» **Data shown**:
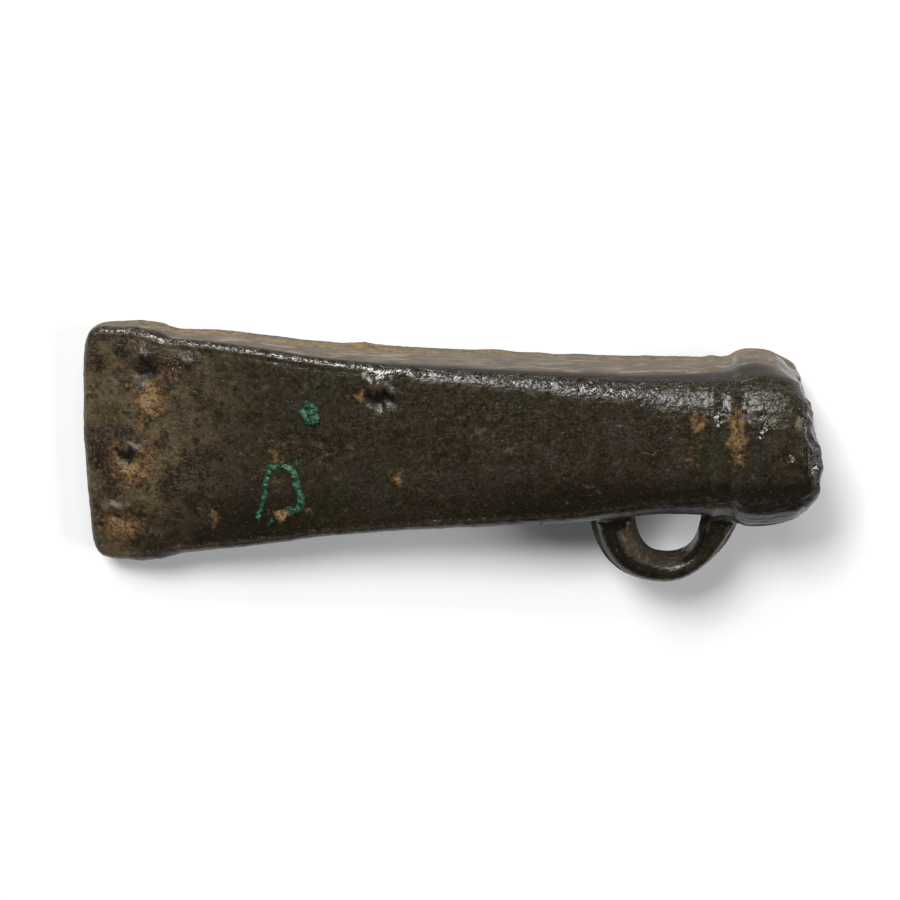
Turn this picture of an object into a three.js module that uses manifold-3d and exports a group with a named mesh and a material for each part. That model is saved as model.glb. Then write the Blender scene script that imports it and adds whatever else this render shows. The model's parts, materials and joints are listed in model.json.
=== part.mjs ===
// Looped socketed axe head, cast in bronze, lying on its broad face as it was found and photographed.
// Millimetres, +Z up. The casting is first drawn along its own axis and then laid down on the ground:
//   X runs from the cutting edge (0) to the mouth, Y across the blade, Z through its thickness,
//   and the loop is on the -Y side.
// A list of shares gives an outline in parts of the sizes that it follows, chosen by hand.

import * as THREE from 'three';
import { mergeVertices } from 'three/addons/utils/BufferGeometryUtils.js';
import Module from 'manifold-3d';

const wasm = await Module();
wasm.setup();

// Lengths along the casting, whose mouth end is measured from the rim
const castingLength = 110.9;
const collarLength = 14.4;
const ribToCollar = 1.6;
const ribToMouldingStart = 1.3;
const neckToMouldingStart = 1.3;
const bandFromCollarStart = 2.7;
const socketDepth = 69.3;
const bladeEndToFloor = 3.6;

// Blade
const cuttingEdgeWidth = 37;
const cuttingEdgeOffset = 0.3;
const cuttingEdgeThickness = 3;
const upperEdgeBow = 1.2;
const lowerEdgeBow = 0.8;
const upperTipRounding = 3.9;
const lowerTipRounding = 4;
const edgeBowLength = 24;
const bladeCornerRadius = 1.7;
const bladeCrown = 0.3;

// Body and neck
const neckWidth = 21.9;
const neckThickness = 18.9;
const mouthCornerRadius = 8.4;
const mouthCrown = 0.8;

// Mouldings round the mouth
const ribWidth = 1.8;
const ribHeight = 0.25;
const bandWidth = 3.2;
const bandHeight = 0.2;
const collarSwell = 1.25;
const rimLoss = 6.4;

// Socket
const socketWall = 2.5;
const mouthFlare = 0.7;
const mouthFlareLength = 2.2;
const floorWidth = 12;
const floorThickness = 5;
const floorCornerRadius = 1.2;
const mouthInnerRadius = 6.2;

// Loop
const loopOntoCollar = 2.9;
const loopBladeRoot = 5.9;
const loopMouthRoot = 5.8;
const strapThickness = 3.4;
const loopWidth = 8.6;
const loopRootWidth = 9.8;
const loopCornerRadius = 2.1;
const eyeLength = 10.6;
const eyeDepth = 7.4;
const eyeHollow = 0.8;
const rootSink = 3;
const seamHeight = 0.35;

// Malachite crusts, placed from the end of the blade's zone and from its middle line
const spotFromBladeEnd = 2.5;
const spotSide = 5.3;
const spotLength = 2.7;
const spotBreadth = 3.3;
const spotHeight = 0.45;
const ringFromBladeEnd = 7.8;
const ringSide = -6.8;
const ringLength = 7;
const ringBreadth = 9.4;
const ringStroke = 1.1;
const ringHeight = 0.35;

// Clearances between zones, and the wear on which the axe lies
const castingGap = 0.2;
const crustGap = 0.1;
const wornDepth = 0.18;

// Outlines, as shares
// [share of the way to the neck, share of the flare from neck to cutting edge],
// on the side away from the loop
const plainSideShares = [
  [0, 1], [0.07, 0.98], [0.1, 0.87], [0.13, 0.75], [0.2, 0.71], [0.31, 0.55], [0.39, 0.4], [0.51, 0.27],
  [0.65, 0.16], [0.8, 0.07], [0.93, 0], [1.25, 0],
];
// The same on the loop's side
const loopSideShares = [
  [0, 1], [0.07, 0.98], [0.12, 0.82], [0.2, 0.69], [0.31, 0.53], [0.39, 0.38], [0.54, 0.22], [0.65, 0.14],
  [0.78, 0.07], [0.93, 0], [1.25, 0],
];
// [share of the way to the neck, share of the rise from edge thickness to neck thickness]
const thicknessShares = [
  [0, 0], [0.065, 0.19], [0.16, 0.36], [0.35, 0.585], [0.59, 0.775], [0.84, 0.93], [1, 1], [1.25, 1.06],
];
// [share of the casting's length, share of the change from blade corners to mouth corners]
const cornerShares = [[0, 0], [0.3, 0.04], [0.56, 0.13], [0.7, 0.27], [0.84, 0.52], [0.93, 0.93], [1, 1]];
// [share of the collar's length, share of its swell]
const collarShares = [
  [0, 0], [0.1, 0.2], [0.2, 0.62], [0.34, 0.98], [0.5, 1], [0.72, 0.94], [0.9, 0.65], [1, 0],
];
// [share of half the rim's width, with the loop's side first, share of what the broken rim has lost]
const rimShares = [
  [-1, 0.75], [-0.94, 0.45], [-0.85, 0.25], [-0.7, 0.12], [-0.5, 0.04], [-0.25, 0], [0.05, 0.05],
  [0.2, 0.14], [0.37, 0.24], [0.7, 0.38], [0.85, 0.48], [0.95, 0.62], [1, 0.88],
];
// [share of the socket's depth from its floor, share of the widening from floor to neck opening]
const taperShares = [[0, 0], [0.06, 0.17], [0.35, 0.52], [0.72, 0.92], [1, 1]];
// [share of half the ring's length, share of half its breadth]: open at the bottom, with one hooked end
const ringShares = [
  [-0.93, -0.9], [-0.68, -0.35], [-0.5, 0.35], [-0.2, 0.9], [0.3, 0.98], [0.72, 0.6], [0.86, 0.1],
  [0.98, -0.25], [0.72, -0.62], [0.3, -0.52],
];
const leftLoopRoundnessShare = 2.5;
const rightLoopRoundnessShare = 1.7;
const eyeRoundnessShare = 2.7;
const bowShare = 2;
const tipStartShare = 0.86;
const cornerLimitShare = 0.96;
const seamBandShare = 0.22;
const strapThinningShare = 0.3;
const eyeHollowLengthShare = 2.6;

// Numbers of facets
const cornerSteps = 5;
const broadSteps = 6;
const narrowSteps = 2;
const noseSteps = 3;
const bladeSteps = 10;
const bodySteps = 16;
const mouldingSteps = 12;
const collarSteps = 12;
const socketSteps = 12;
const strapSteps = 25;
const strapCornerSteps = 3;
const ringSteps = 26;
const ringSides = 8;
const contactSteps = 90;

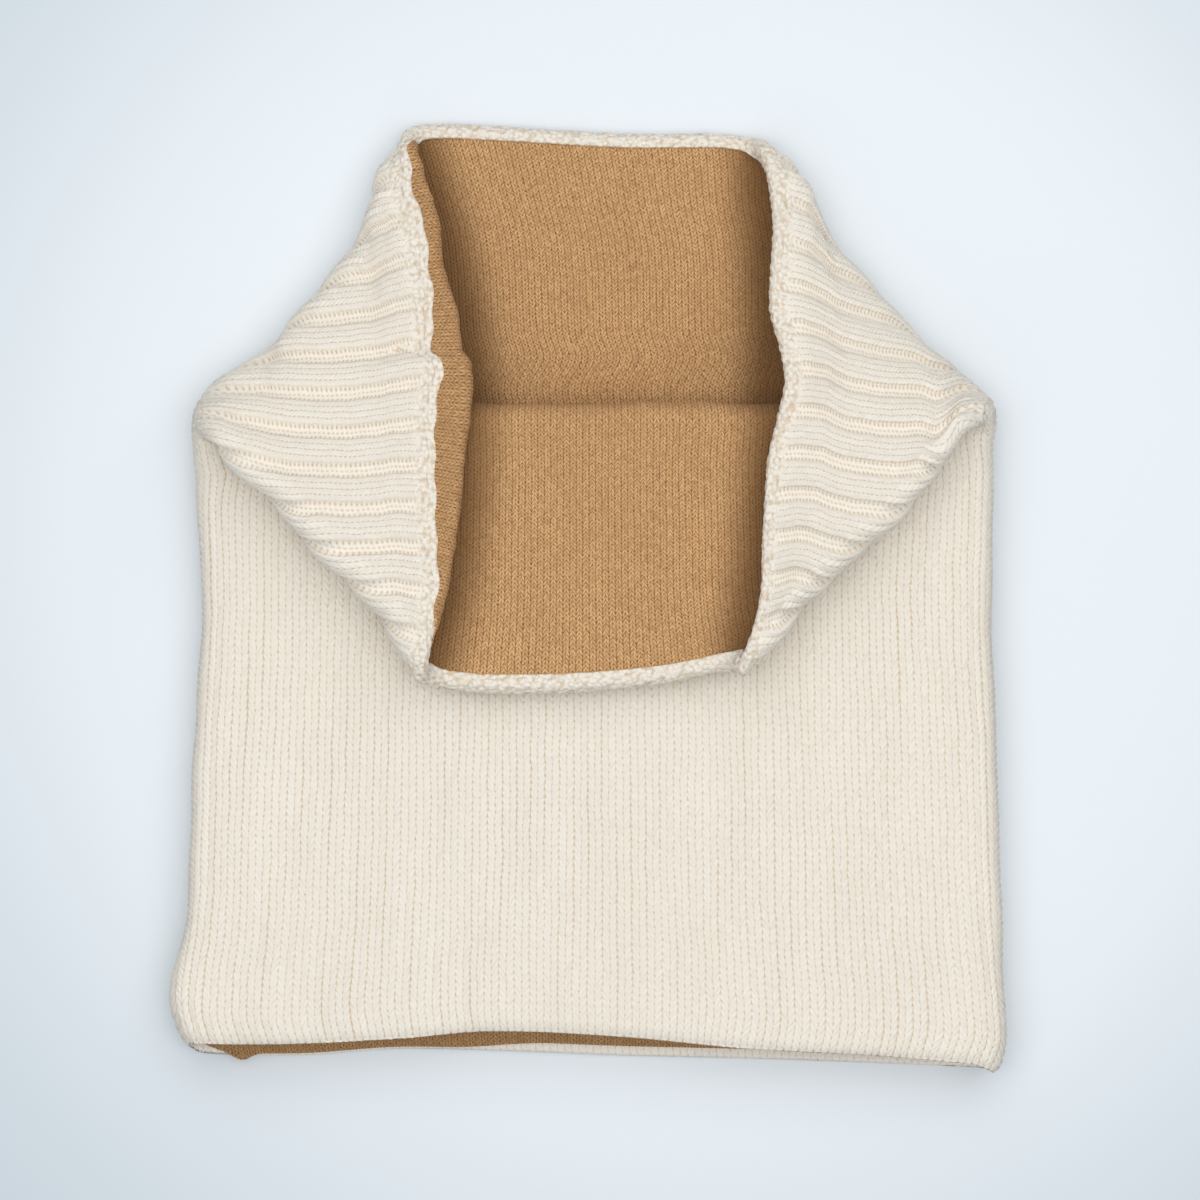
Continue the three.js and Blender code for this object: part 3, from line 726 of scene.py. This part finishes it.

» **Given problem**:
Copy out the whole listing, exactly as written.

» **Correct output**:
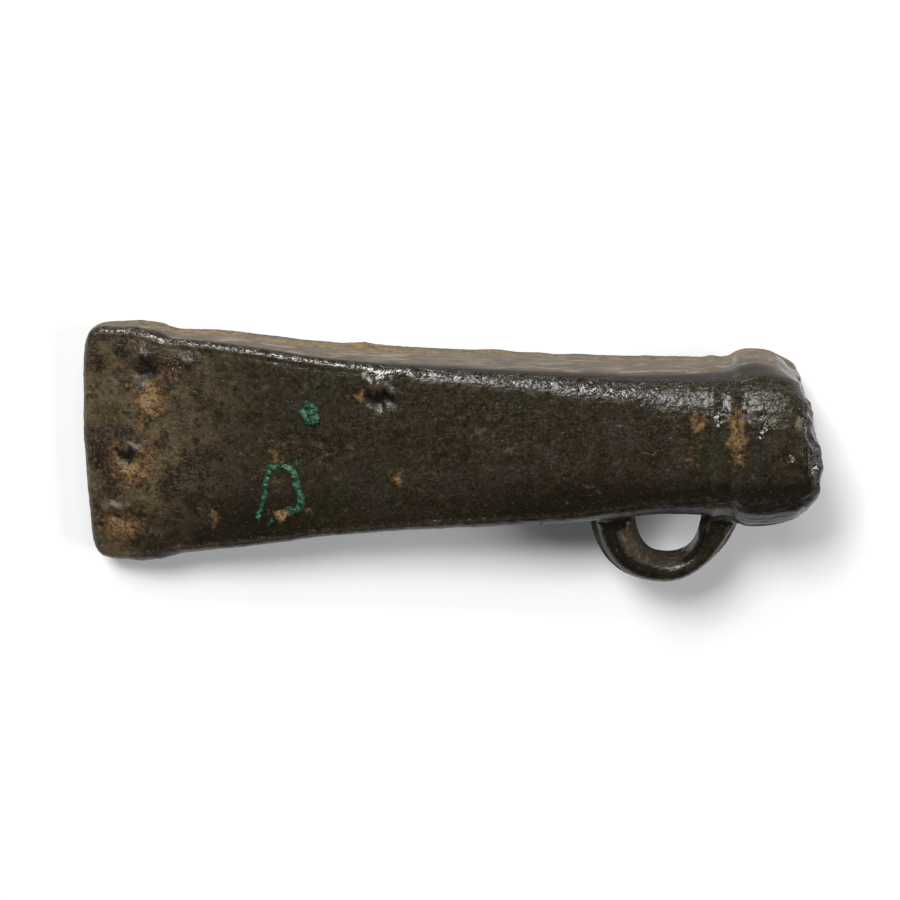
Turn this picture of an object into a three.js module that uses manifold-3d and exports a group with a named mesh and a material for each part. That model is saved as model.glb. Then write the Blender scene script that imports it and adds whatever else this render shows. The model's parts, materials and joints are listed in model.json.
=== part.mjs ===
// Looped socketed axe head, cast in bronze, lying on its broad face as it was found and photographed.
// Millimetres, +Z up. The casting is first drawn along its own axis and then laid down on the ground:
//   X runs from the cutting edge (0) to the mouth, Y across the blade, Z through its thickness,
//   and the loop is on the -Y side.
// A list of shares gives an outline in parts of the sizes that it follows, chosen by hand.

import * as THREE from 'three';
import { mergeVertices } from 'three/addons/utils/BufferGeometryUtils.js';
import Module from 'manifold-3d';

const wasm = await Module();
wasm.setup();

// Lengths along the casting, whose mouth end is measured from the rim
const castingLength = 110.9;
const collarLength = 14.4;
const ribToCollar = 1.6;
const ribToMouldingStart = 1.3;
const neckToMouldingStart = 1.3;
const bandFromCollarStart = 2.7;
const socketDepth = 69.3;
const bladeEndToFloor = 3.6;

// Blade
const cuttingEdgeWidth = 37;
const cuttingEdgeOffset = 0.3;
const cuttingEdgeThickness = 3;
const upperEdgeBow = 1.2;
const lowerEdgeBow = 0.8;
const upperTipRounding = 3.9;
const lowerTipRounding = 4;
const edgeBowLength = 24;
const bladeCornerRadius = 1.7;
const bladeCrown = 0.3;

// Body and neck
const neckWidth = 21.9;
const neckThickness = 18.9;
const mouthCornerRadius = 8.4;
const mouthCrown = 0.8;

// Mouldings round the mouth
const ribWidth = 1.8;
const ribHeight = 0.25;
const bandWidth = 3.2;
const bandHeight = 0.2;
const collarSwell = 1.25;
const rimLoss = 6.4;

// Socket
const socketWall = 2.5;
const mouthFlare = 0.7;
const mouthFlareLength = 2.2;
const floorWidth = 12;
const floorThickness = 5;
const floorCornerRadius = 1.2;
const mouthInnerRadius = 6.2;

// Loop
const loopOntoCollar = 2.9;
const loopBladeRoot = 5.9;
const loopMouthRoot = 5.8;
const strapThickness = 3.4;
const loopWidth = 8.6;
const loopRootWidth = 9.8;
const loopCornerRadius = 2.1;
const eyeLength = 10.6;
const eyeDepth = 7.4;
const eyeHollow = 0.8;
const rootSink = 3;
const seamHeight = 0.35;

// Malachite crusts, placed from the end of the blade's zone and from its middle line
const spotFromBladeEnd = 2.5;
const spotSide = 5.3;
const spotLength = 2.7;
const spotBreadth = 3.3;
const spotHeight = 0.45;
const ringFromBladeEnd = 7.8;
const ringSide = -6.8;
const ringLength = 7;
const ringBreadth = 9.4;
const ringStroke = 1.1;
const ringHeight = 0.35;

// Clearances between zones, and the wear on which the axe lies
const castingGap = 0.2;
const crustGap = 0.1;
const wornDepth = 0.18;

// Outlines, as shares
// [share of the way to the neck, share of the flare from neck to cutting edge],
// on the side away from the loop
const plainSideShares = [
  [0, 1], [0.07, 0.98], [0.1, 0.87], [0.13, 0.75], [0.2, 0.71], [0.31, 0.55], [0.39, 0.4], [0.51, 0.27],
  [0.65, 0.16], [0.8, 0.07], [0.93, 0], [1.25, 0],
];
// The same on the loop's side
const loopSideShares = [
  [0, 1], [0.07, 0.98], [0.12, 0.82], [0.2, 0.69], [0.31, 0.53], [0.39, 0.38], [0.54, 0.22], [0.65, 0.14],
  [0.78, 0.07], [0.93, 0], [1.25, 0],
];
// [share of the way to the neck, share of the rise from edge thickness to neck thickness]
const thicknessShares = [
  [0, 0], [0.065, 0.19], [0.16, 0.36], [0.35, 0.585], [0.59, 0.775], [0.84, 0.93], [1, 1], [1.25, 1.06],
];
// [share of the casting's length, share of the change from blade corners to mouth corners]
const cornerShares = [[0, 0], [0.3, 0.04], [0.56, 0.13], [0.7, 0.27], [0.84, 0.52], [0.93, 0.93], [1, 1]];
// [share of the collar's length, share of its swell]
const collarShares = [
  [0, 0], [0.1, 0.2], [0.2, 0.62], [0.34, 0.98], [0.5, 1], [0.72, 0.94], [0.9, 0.65], [1, 0],
];
// [share of half the rim's width, with the loop's side first, share of what the broken rim has lost]
const rimShares = [
  [-1, 0.75], [-0.94, 0.45], [-0.85, 0.25], [-0.7, 0.12], [-0.5, 0.04], [-0.25, 0], [0.05, 0.05],
  [0.2, 0.14], [0.37, 0.24], [0.7, 0.38], [0.85, 0.48], [0.95, 0.62], [1, 0.88],
];
// [share of the socket's depth from its floor, share of the widening from floor to neck opening]
const taperShares = [[0, 0], [0.06, 0.17], [0.35, 0.52], [0.72, 0.92], [1, 1]];
// [share of half the ring's length, share of half its breadth]: open at the bottom, with one hooked end
const ringShares = [
  [-0.93, -0.9], [-0.68, -0.35], [-0.5, 0.35], [-0.2, 0.9], [0.3, 0.98], [0.72, 0.6], [0.86, 0.1],
  [0.98, -0.25], [0.72, -0.62], [0.3, -0.52],
];
const leftLoopRoundnessShare = 2.5;
const rightLoopRoundnessShare = 1.7;
const eyeRoundnessShare = 2.7;
const bowShare = 2;
const tipStartShare = 0.86;
const cornerLimitShare = 0.96;
const seamBandShare = 0.22;
const strapThinningShare = 0.3;
const eyeHollowLengthShare = 2.6;

// Numbers of facets
const cornerSteps = 5;
const broadSteps = 6;
const narrowSteps = 2;
const noseSteps = 3;
const bladeSteps = 10;
const bodySteps = 16;
const mouldingSteps = 12;
const collarSteps = 12;
const socketSteps = 12;
const strapSteps = 25;
const strapCornerSteps = 3;
const ringSteps = 26;
const ringSides = 8;
const contactSteps = 90;

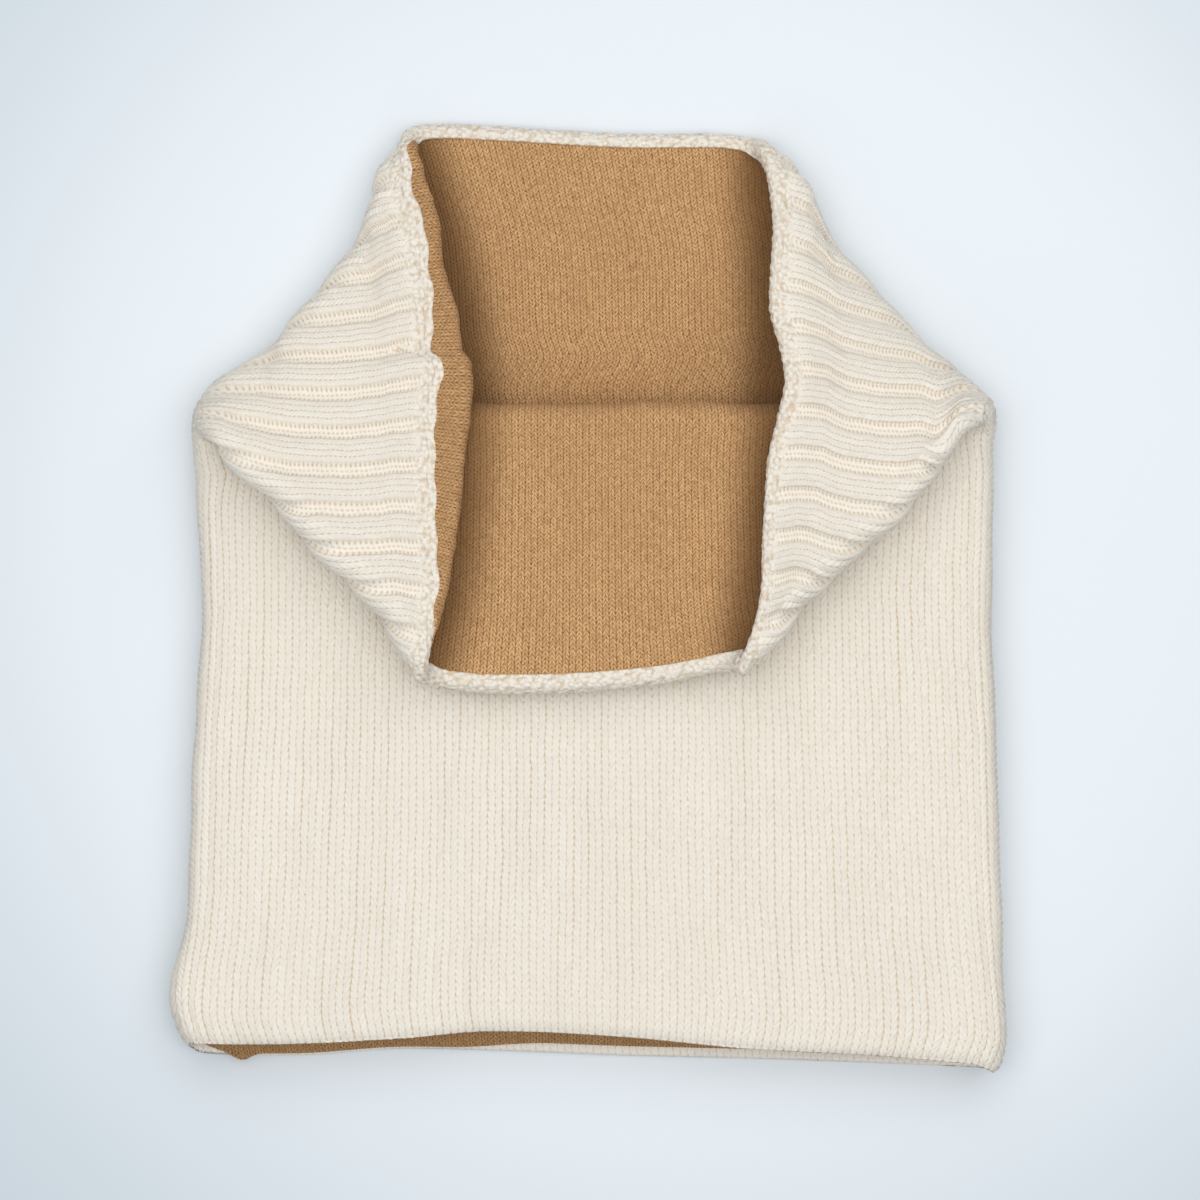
Continue the three.js and Blender code for this object: part 3, from line 726 of scene.py. This part finishes it.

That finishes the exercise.